One strand of Christian folklore has it that Holly sprang up in Galilee from the footsteps of Jesus as He told His apostles about how, in Jerusalem, He would be spat upon, scourged and crucified (Matthew 16:21). Another legend tells how the crown of thorns was made from the Holly bush’s sharp, thorny branches. Its white berries, stained by Christ’s Precious Blood, turned bright red in shame. The carol, “The Holly and the Ivy,” shows how the sufferings and death of Jesus give meaning to His birth:
The Holly bears a prickle / As sharp as any thorn; And Mary bore sweet Jesus Christ / On Christmas Day in the morn.
The Holly bears a berry / As red as any blood And Mary bore sweet Jesus Christ / To do poor sinners good.
With all the Scripture that can be read into it, Holly, the robust winter shrub, is considered the Christmas floral decoration par excellence in Catholic symbolism. Holly is the only Christmas green considered worthy of being artistically reproduced for vestments worn by deacons, priests and bishops at Mass during Christmastide.
Across the centuries, Holly has been held in high regard. One example, from 1861, sounds like amusing eccentricity, when the Duke of Argyll insisted that a prospective road be rerouted so as to avoid cutting down a venerable Holly tree on his property.
A few years earlier, in 1840, Charles Dickens had Ebenezer Scrooge compare Christmas merrymakers to vampiric money-suckers: “If I could work my will,” Scrooge complained to his nephew, “every idiot who goes about with 'Merry Christmas' on his lips should be boiled with his own pudding, and buried with a stake of holly through his heart!”
Many Catholic churches display pine trees in the sanctuary but Holly alone may adorn the altar itself for the Masses of Christmas and the forty days following. The Holly’s crisp, shining, jagged, evergreen leaves and brilliant, ruby-red berries are perfect reminders of the thorns, the nails and the blood of Christ’s Sacrifice on Calvary, the heart of every Mass.
In his article, “The Mystery of Christmas,” the insightful liturgist Dom Prosper Gueranger, explains Christmas as a season of holy paradox:
The Word of God, whose generation is before the day-star, is born in time -- a Child is
God -- a Virgin becomes a Mother, and remains a Virgin -- things divine are commingled
with those that are human -- and the sublime, the ineffable antithesis, expressed by the Beloved Disciple in those words of his Gospel, THE WORD WAS MADE FLESH, is repeated in a thousand different ways in all the prayers of the Church——and rightly, for it admirably embodies the whole of the great portent which unites in one Person the nature of Man and the nature of God. The splendour of the Mystery dazzles the understanding but it inundates the heart with joy.

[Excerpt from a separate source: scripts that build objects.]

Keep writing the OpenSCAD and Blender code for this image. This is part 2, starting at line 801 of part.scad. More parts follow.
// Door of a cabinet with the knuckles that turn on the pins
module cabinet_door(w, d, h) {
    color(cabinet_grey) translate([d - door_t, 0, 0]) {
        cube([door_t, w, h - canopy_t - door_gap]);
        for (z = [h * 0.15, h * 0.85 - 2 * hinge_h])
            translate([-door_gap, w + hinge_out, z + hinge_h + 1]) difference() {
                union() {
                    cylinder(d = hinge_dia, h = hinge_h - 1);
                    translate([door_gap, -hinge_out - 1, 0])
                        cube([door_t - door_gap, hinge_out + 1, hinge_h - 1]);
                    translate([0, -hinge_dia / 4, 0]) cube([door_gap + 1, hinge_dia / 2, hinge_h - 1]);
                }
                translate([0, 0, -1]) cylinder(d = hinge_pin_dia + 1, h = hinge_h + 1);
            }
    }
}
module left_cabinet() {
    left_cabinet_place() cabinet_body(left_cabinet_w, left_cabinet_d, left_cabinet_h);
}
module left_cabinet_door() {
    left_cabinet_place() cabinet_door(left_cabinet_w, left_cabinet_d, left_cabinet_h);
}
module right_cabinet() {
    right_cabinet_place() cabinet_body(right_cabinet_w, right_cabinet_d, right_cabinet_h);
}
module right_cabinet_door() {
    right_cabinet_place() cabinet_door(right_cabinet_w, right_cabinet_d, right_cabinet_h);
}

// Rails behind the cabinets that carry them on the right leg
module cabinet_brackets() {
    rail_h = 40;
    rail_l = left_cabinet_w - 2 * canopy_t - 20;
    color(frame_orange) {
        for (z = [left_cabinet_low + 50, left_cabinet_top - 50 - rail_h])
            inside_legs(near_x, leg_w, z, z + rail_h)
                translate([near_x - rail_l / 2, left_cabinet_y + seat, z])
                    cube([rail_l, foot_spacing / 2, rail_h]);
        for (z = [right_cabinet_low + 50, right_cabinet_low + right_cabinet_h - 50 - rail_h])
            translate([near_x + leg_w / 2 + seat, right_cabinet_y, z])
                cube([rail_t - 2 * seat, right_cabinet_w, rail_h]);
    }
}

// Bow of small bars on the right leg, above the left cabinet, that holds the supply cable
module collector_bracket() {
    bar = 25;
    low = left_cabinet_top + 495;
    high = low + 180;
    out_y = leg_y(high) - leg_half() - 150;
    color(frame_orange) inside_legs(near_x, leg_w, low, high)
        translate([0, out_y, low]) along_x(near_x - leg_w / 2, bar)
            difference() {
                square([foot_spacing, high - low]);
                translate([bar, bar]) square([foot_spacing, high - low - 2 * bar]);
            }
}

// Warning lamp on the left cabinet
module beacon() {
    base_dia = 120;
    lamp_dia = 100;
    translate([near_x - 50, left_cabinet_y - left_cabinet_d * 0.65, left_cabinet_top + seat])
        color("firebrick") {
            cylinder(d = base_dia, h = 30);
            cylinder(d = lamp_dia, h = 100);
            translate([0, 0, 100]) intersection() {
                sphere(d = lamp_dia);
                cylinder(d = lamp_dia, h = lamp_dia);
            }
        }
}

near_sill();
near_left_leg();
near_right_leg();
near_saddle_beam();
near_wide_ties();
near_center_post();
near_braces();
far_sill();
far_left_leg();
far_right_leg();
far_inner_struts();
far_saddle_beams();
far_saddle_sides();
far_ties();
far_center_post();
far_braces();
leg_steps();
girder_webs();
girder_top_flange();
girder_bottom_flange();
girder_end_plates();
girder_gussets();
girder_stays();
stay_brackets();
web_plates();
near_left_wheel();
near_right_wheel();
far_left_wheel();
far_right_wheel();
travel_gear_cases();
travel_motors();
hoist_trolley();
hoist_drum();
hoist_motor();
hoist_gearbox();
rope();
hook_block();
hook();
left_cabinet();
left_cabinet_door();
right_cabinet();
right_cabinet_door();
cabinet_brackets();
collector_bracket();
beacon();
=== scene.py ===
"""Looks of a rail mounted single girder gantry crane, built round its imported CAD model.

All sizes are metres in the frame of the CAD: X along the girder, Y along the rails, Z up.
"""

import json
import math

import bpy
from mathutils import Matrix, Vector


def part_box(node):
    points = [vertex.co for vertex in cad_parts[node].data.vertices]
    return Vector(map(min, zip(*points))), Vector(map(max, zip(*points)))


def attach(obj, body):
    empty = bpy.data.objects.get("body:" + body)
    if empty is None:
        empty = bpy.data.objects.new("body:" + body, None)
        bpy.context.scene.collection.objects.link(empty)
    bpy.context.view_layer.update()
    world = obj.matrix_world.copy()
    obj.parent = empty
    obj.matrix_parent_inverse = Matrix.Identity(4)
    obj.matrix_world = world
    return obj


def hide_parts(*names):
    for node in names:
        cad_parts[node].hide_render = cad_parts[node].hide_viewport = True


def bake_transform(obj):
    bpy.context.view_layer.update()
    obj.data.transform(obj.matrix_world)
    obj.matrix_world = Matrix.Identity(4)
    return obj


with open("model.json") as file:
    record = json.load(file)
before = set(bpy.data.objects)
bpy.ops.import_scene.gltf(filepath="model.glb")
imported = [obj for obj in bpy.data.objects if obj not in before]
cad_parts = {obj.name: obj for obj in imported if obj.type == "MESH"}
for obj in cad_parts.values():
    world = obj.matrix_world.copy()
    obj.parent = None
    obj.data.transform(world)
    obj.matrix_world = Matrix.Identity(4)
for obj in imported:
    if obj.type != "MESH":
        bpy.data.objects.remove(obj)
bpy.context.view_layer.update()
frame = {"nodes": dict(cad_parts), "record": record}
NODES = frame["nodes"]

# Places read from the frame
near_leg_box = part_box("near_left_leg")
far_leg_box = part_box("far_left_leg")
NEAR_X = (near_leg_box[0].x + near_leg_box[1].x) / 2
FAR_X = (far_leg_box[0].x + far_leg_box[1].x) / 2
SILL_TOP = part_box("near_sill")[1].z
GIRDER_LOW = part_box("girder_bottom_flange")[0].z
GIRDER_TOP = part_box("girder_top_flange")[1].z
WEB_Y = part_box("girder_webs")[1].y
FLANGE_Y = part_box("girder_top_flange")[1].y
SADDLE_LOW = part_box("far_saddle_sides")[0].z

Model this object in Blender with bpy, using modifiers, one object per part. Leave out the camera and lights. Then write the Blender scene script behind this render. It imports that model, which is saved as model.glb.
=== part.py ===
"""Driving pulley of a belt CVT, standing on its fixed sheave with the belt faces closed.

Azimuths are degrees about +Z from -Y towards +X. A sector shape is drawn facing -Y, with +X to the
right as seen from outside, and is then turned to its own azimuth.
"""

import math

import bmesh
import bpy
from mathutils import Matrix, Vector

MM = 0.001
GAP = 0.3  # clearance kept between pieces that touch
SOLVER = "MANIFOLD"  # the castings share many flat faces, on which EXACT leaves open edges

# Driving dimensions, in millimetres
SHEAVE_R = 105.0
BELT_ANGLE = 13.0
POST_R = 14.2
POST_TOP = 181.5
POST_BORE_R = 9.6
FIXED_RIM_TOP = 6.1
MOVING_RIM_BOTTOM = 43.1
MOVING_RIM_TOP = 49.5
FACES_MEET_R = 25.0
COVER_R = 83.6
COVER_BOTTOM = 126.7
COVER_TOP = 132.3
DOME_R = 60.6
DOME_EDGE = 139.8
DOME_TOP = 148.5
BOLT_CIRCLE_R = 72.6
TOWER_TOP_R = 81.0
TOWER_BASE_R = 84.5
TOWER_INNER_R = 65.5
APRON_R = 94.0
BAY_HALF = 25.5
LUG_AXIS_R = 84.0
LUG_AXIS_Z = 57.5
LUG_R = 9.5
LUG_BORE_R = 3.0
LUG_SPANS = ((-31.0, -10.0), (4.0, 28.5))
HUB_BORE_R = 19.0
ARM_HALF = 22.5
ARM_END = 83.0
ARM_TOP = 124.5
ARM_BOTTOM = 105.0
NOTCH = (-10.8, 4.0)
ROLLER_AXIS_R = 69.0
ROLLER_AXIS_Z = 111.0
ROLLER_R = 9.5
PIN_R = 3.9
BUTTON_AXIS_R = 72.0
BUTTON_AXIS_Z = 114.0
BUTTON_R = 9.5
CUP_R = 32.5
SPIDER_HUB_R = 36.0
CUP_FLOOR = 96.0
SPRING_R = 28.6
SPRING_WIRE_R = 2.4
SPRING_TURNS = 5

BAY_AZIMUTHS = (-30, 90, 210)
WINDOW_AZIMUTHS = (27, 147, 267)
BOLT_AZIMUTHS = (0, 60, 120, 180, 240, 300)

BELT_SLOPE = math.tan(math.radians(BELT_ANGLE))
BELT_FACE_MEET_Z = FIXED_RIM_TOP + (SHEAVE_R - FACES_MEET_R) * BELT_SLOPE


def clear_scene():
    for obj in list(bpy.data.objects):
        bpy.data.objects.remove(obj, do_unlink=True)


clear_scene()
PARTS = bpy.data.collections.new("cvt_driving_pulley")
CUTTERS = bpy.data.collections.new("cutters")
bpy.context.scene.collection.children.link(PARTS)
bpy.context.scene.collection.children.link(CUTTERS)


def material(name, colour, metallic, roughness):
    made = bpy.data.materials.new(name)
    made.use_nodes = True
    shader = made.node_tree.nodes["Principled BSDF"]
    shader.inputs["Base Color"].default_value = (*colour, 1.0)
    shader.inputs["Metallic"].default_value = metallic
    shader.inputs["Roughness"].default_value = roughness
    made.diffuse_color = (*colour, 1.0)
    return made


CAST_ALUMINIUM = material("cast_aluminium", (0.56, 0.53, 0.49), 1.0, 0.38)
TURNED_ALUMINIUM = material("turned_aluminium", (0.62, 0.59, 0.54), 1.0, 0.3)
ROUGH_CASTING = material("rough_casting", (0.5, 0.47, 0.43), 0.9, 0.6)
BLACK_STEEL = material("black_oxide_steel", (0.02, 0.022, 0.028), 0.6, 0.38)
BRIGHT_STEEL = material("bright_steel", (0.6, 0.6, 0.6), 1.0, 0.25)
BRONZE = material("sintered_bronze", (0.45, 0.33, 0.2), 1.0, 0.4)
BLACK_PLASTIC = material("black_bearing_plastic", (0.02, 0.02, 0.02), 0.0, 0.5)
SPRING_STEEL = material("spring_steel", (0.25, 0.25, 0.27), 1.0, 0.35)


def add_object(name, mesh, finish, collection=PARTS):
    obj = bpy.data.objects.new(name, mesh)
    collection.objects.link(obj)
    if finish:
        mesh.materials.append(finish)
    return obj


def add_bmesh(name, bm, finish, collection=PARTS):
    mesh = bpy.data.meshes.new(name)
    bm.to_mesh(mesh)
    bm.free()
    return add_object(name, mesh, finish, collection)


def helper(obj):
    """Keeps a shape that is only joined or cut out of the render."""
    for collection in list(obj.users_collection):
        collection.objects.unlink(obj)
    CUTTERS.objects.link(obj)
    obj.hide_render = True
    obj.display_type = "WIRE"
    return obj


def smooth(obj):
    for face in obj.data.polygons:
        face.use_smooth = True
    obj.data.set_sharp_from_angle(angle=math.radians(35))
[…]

A word about Desert Holly, the unrelated New World variation (Ariplex Hymenelytra): Its leaves and reddish berries resemble those of the deciduous Holly, but the leaves are silvery or snowy white with a soft, leathery texture. Attesting to its hardiness Desert Holly, part of the family of saltbushes which thrive in an extremely dry environment, dominates in Death Valley. Feel free to use it for Christmas decoration.
Over the next few weeks the marvel-filled accounts we will consider explain how much our forebears desired that the birth of Jesus touch their everyday lives. Stories about flowers, herbs and spices sought to explain how their unique taste, fragrance and medicinal properties made food more flavorful, ornamented humble cottages, relieved pain, lightened daily toil — and kept the Faith resonating in young hearts.
This catechetical approach allowed parents to demonstrate how God’s love echoes throughout His creation. It also showed how integrity, bravery and constancy are virtues blessed by Jesus our Redeemer.